La delicada función pública que desempeñan los jueces los obliga a apartarse de sus preferencias o sentimientos personales al momento de conocer los conflictos judiciales que se someten a su consideración, debiendo hacerlo en sujeción a las pruebas actuadas y los criterios que les aportan las normas jurídicas. Frente a una motivación igualmente hueca a la que atrae mi atención en este artículo, el Tribunal Constitucional del Perú no titubeó en enmendarle la plana al juez responsable de dictarla: “… no se especifica la conducta del favorecido que haga evidente su voluntad de no someterse al proceso, y no es suficiente hacer alusión a la gravedad de la pena o a la magnitud del daño causado, pues no se hace un análisis mínimo de lo establecido en el Código Procesal Penal en cuanto al peligro de fuga”.
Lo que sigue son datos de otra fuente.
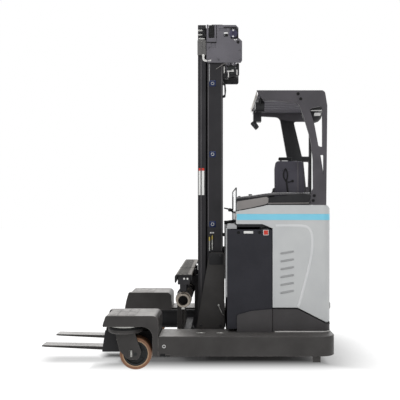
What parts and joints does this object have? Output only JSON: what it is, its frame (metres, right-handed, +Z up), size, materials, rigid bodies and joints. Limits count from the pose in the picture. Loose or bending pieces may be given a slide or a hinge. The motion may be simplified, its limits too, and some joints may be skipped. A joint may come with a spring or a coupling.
{
  "type": "multidirectional forklift",
  "caption": "Battery reach forklift with steerable load wheels, telescopic mast that reaches forward, sliding forks, side-facing cab and overhead guard.",
  "frame": {"origin": "on the floor below the middle of the parked truck's bounding box", "axes": "+Z up, -X towards the fork tips, +Y towards the side where the operator steps in"},
  "size_m": [2.4, 1.554, 2.78],
  "materials": {
    "chassis_paint": "satin",
    "panel_paint": "satin",
    "battery_paint": "satin",
    "mast_paint": "satin",
    "guard_paint": "satin",
    "skirt_plastic": "matt",
    "trim_plastic": "matt",
    "lamp_plastic": "satin",
    "tyre_polyurethane": "matt",
    "hub_iron": "satin",
    "rod_chrome": "polished",
    "shaft_steel": "brushed",
    "fork_paint": "worn satin",
    "tread_steel": "worn, anti-slip",
    "seat_fabric": "woven",
    "screen_clear": "clear",
    "motor_paint": "matt"
  },
  "bodies": {
    "chassis": {"chassis_frame": "chassis_paint", "leg_near": "chassis_paint", "leg_far": "chassis_paint", "guide_rails": "chassis_paint", "wheel_housing_near": "chassis_paint", "wheel_housing_far": "chassis_paint", "battery": "battery_paint", "side_panel_near": "panel_paint", "side_panel_far": "panel_paint", "rear_cover": "panel_paint", "skirts": "skirt_plastic", "cab_floor": "trim_plastic", "drive_motor": "motor_paint", "console": "trim_plastic", "seat_base": "trim_plastic", "seat_cushion": "seat_fabric", "seat_back": "seat_fabric", "top_rail": "trim_plastic", "guard_side_near": "guard_paint", "guard_side_far": "guard_paint", "guard_roof": "guard_paint", "lamps": "lamp_plastic", "screen": "screen_clear"},
    "mast_base": {"reach_carriage": "mast_paint", "mast_outer": "mast_paint", "lift_cylinders": "mast_paint"},
    "middle_stage": {"mast_middle": "mast_paint", "mast_top_plates": "guard_paint", "lift_rods": "rod_chrome"},
    "inner_stage": {"mast_inner": "mast_paint", "free_lift_cylinder": "mast_paint"},
    "free_lift_head": {"free_lift_rod": "rod_chrome"},
    "lift_carriage": {"carriage_frame": "mast_paint"},
    "tilt_head": {"tilt_frame": "mast_paint", "fork_shaft": "shaft_steel", "cover_plate": "tread_steel"},
    "near_fork": {"fork_near": "fork_paint"},
    "far_fork": {"fork_far": "fork_paint"},
    "near_knuckle": {"steer_fork_near": "chassis_paint"},
    "far_knuckle": {"steer_fork_far": "chassis_paint"},
    "near_load_wheel": {"load_wheel_near": "hub_iron", "load_tyre_near": "tyre_polyurethane"},
    "far_load_wheel": {"load_wheel_far": "hub_iron", "load_tyre_far": "tyre_polyurethane"},
    "drive_knuckle": {"drive_yoke": "hub_iron"},
    "driven_wheel": {"drive_wheel": "hub_iron", "drive_tyre": "tyre_polyurethane"},
    "hand_wheel": {"steering_wheel": "trim_plastic"}
  },
  "joints": [
    {"name": "mast_reach", "type": "slide", "parent": "chassis", "child": "mast_base", "axis": [-1, 0, 0], "range_m": [0, 0.6]},
    {"name": "mast_lift", "type": "slide", "parent": "mast_base", "child": "middle_stage", "axis": [0, 0, 1], "range_m": [0, 1.75]},
    {"name": "inner_lift", "type": "slide", "parent": "middle_stage", "child": "inner_stage", "axis": [0, 0, 1], "range_m": [0, 1.75]},
    {"name": "fork_lift", "type": "slide", "parent": "inner_stage", "child": "lift_carriage", "axis": [0, 0, 1], "range_m": [0, 1.9]},
    {"name": "free_lift_rise", "type": "slide", "parent": "inner_stage", "child": "free_lift_head", "axis": [0, 0, 1], "range_m": [0, 0.95]},
    {"name": "fork_tilt", "type": "hinge", "parent": "lift_carriage", "child": "tilt_head", "pos_m": [0.08, 0, 0.65], "axis": [0, 1, 0], "range_deg": [-2, 4]},
    {"name": "near_fork_spread", "type": "slide", "parent": "tilt_head", "child": "near_fork", "axis": [0, -1, 0], "range_m": [-0.135, 0.165]},
    {"name": "far_fork_spread", "type": "slide", "parent": "tilt_head", "child": "far_fork", "axis": [0, 1, 0], "range_m": [-0.135, 0.165]},
    {"name": "near_wheel_steer", "type": "hinge", "parent": "chassis", "child": "near_knuckle", "pos_m": [-0.428, -0.614, 0.31], "axis": [0, 0, 1], "range_deg": [-90, 0]},
    {"name": "far_wheel_steer", "type": "hinge", "parent": "chassis", "child": "far_knuckle", "pos_m": [-0.428, 0.614, 0.31], "axis": [0, 0, 1], "range_deg": [0, 90]},
    {"name": "near_wheel_roll", "type": "hinge", "parent": "near_knuckle", "child": "near_load_wheel", "pos_m": [-0.345, -0.614, 0.125], "axis": [0, 1, 0], "continuous": true},
    {"name": "far_wheel_roll", "type": "hinge", "parent": "far_knuckle", "child": "far_load_wheel", "pos_m": [-0.345, 0.614, 0.125], "axis": [0, 1, 0], "continuous": true},
    {"name": "drive_steer", "type": "hinge", "parent": "chassis", "child": "drive_knuckle", "pos_m": [0.89, -0.07, 0.37], "axis": [0, 0, 1], "range_deg": [-100, 100]},
    {"name": "drive_roll", "type": "hinge", "parent": "drive_knuckle", "child": "driven_wheel", "pos_m": [0.89, -0.07, 0.165], "axis": [0, 1, 0], "continuous": true},
    {"name": "hand_wheel_turn", "type": "hinge", "parent": "chassis", "child": "hand_wheel", "pos_m": [0.6, 0.09, 1.345], "axis": [0, 0, 1], "continuous": true}
  ],
  "couplings": [
    {"joint": "inner_lift", "follows": "mast_lift", "ratio": 1},
    {"joint": "free_lift_rise", "follows": "fork_lift", "ratio": 0.5}
  ]
}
En el marco de una sociedad democrática, no basta la mera apreciación del juzgador, siendo a todo punto necesario que establezca los hechos, circunstancias y base normativa en virtud de los cuales adopta su resolución, y en los casos de medidas de coerción, la excepcionalidad de la restricción a la libertad desprecia la posibilidad de que nadie sea privado de ella sin una justificación estricta y razonada que se vincule con la correcta administración de justicia, lo cual brilló por su ausencia en la malhadada decisión en comento. Aunque los vientos soplan a favor de la opresión y sojuzgamiento del derecho a la libertad a través del retorcimiento del carácter excepcional de las medidas de aseguramiento, me socorre el convencimiento de que en algún momento se romperá la sinuosa cadena de abusos que ha logrado trenzarse por la docilidad de ciertos jueces con el Ministerio Público.